New technologies are needed that can efficiently map and quantify bottom features of the Great Lakes to serve the needs of management agencies in the United States and Canada.  The current project proposes to combine three technologies—underwater robots, computer vision, and stereoscopic imaging—to develop methods to remotely characterize bathymetry, surface geology, round goby abundances, and Cladophora biomass. 

Goals and objectives

The goal of the proposed work is to demonstrate the utility of underwater remote sensing by developing a robot-deployed computer vision system capable of automatically quantifying lake bottom features.
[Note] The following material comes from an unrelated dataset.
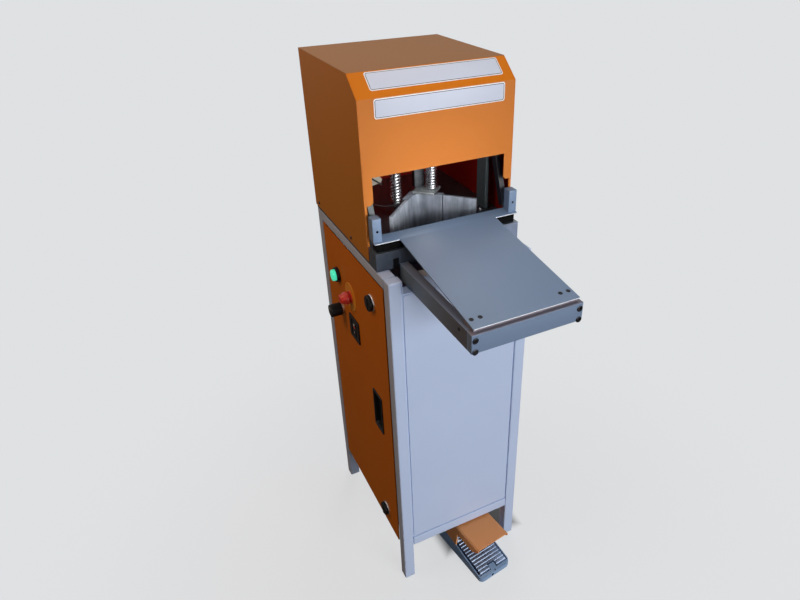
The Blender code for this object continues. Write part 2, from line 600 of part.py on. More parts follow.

This goal will be accomplished with multiple partners by pursuing the following objectives:

  • Implement a field sampling program to collect spatially extensive data across (a) a range of bottom habitat types, (b) a gradient of Cladophora productivity, and (c) a gradient of round goby biomass density.
  • Develop computer models to automatically classify bottom types, with special emphasis on substrates, Cladophora, and other submerged aquatic vegetation (SAV).
  • Develop computer models to predict Cladophora biomass from its volumetric occupancy of the water column.
  • Develop algorithms to identify round goby and estimate their biomass from pixel areas occupied.
  • Train partners in field data collection, image handling, and the application of algorithms to automate image processing and interpretation.
  • Publish the results of the research in peer-reviewed scientific literature.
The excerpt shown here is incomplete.